Respectfully, the Trustee's reiteration and restatement of these "allegations", even at a "higher volume", does not render them sufficient to support the relief requested in the Complaint. The Court should not countenance the Trustee's ignorance of basic pleading requirements by permitting the Complaint to stand in its present form. Rather, the Complaint should dismissed [sic] outright in its entirety.

Again, the Moving Defendants contend that, given the defective nature of the Trustee's pleading of the Complaint as a whole, the entire complaint is tainted and must be dismissed notwithstanding whether any individual claims for relief are, arguably, sufficiently plead[ed].

By way of her Sixth through Eleventh Claims for Relief, the Trustee seeks to avoid and recover certain cash transfers made by the Debtor to Kuk Ja Kim and Sam Kim prior to the petition date. Again, the defective nature of the Trustee's pleading of the Complaint as a whole mandates the dismissal of the entire Complaint. As such, although these specific claims for relief are, arguably, better-plead[ed] than certain others, they should not be permitted to stand alone amid the storm of defectively plead[ed] accusations and attempts at innuendo which plague the Complaint.

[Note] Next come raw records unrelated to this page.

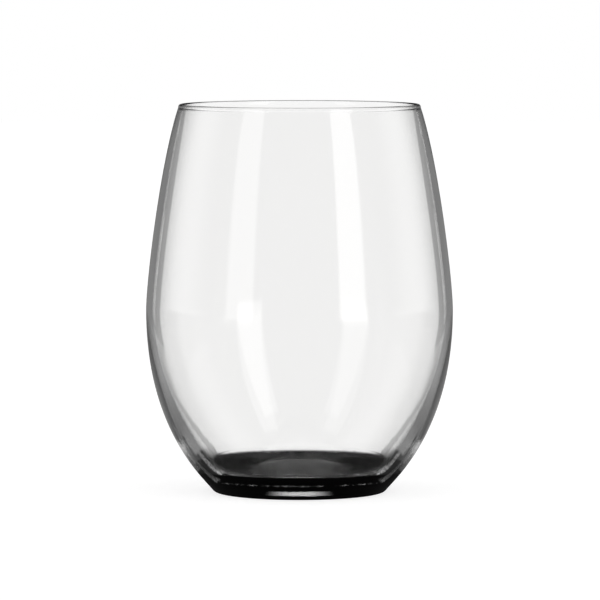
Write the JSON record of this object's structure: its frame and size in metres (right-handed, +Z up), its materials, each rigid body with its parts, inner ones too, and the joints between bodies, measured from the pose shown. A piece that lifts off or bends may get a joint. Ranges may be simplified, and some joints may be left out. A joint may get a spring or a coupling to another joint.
{
  "type": "stemless wine glass",
  "caption": "Clear egg-shaped stemless wine glass with a thin rounded lip, a thickening wall and a smoke tinted glass foot.",
  "frame": {"origin": "centre of the underside, on the plane of the ring that the glass stands on", "axes": "+Z up along the axis of the bowl, through the mouth; the glass is the same all round that axis"},
  "size_m": [0.0904, 0.0904, 0.1143],
  "materials": {
    "clear_glass": "clear polished soda-lime glass",
    "smoke_glass": "polished glass tinted to a dense smoke black"
  },
  "bodies": {
    "root": {"clear_bowl": "clear_glass", "smoke_foot": "smoke_glass"}
  },
  "joints": []
}
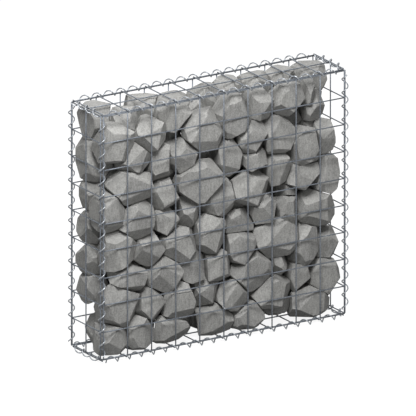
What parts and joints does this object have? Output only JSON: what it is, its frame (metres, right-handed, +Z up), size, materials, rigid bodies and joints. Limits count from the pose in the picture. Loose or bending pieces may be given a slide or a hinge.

As discussed at length in the Motion, the Thirteenth Claim for Relief seeks to have Mr. Spadaro, Mr. Aloisi, Mr. Lewis, Ms. Senger, Ms. Chae and Mr. Quintiliani, each of whom is a former employee or independent contractor of the Debtor, return salary/compensation payments from the Debtor which they earned prior to the Debtor's chapter 11 filing and as well as after the bankruptcy filing based entirely upon conclusory and/or self-serving assertions that these individuals were "secretly" working for On Five and not the Debtor for the entire pre and post-petition period in question.
See Reply at 2-4.

In other words, many of the twenty four (24) alleged Claims for Relief are asserted against an unspecified and undefined conglomeration of "Defendants" thus precluding any of the Moving Defendants from fully and/or specifically address [sic] which of them are actually implicated in each cause of what action.
Mot. ¶ 16. Second, in breach of the well-settled standards governing Rule 12(b)(6) motions, they challenge the accuracy of the facts alleged by the Trustee and introduce some of their own facts to rebut the allegations in the Complaint, as follows:
The Trustee has simply incorporated allegations of alleged guilt, by innuendo and former and/or existing associations, in a series of widely cast, unsupported and/or inaccurate conclusory statements (many based on pure opinion and/or hearsay) solely as a result of her belief that (in her words) all of "the Defendants operated a shadow business, alter ego corporation, using the Debtor's resources underneath the radar and hidden from the 'bright light' of the Bankruptcy Court." (See Complaint at p. 3).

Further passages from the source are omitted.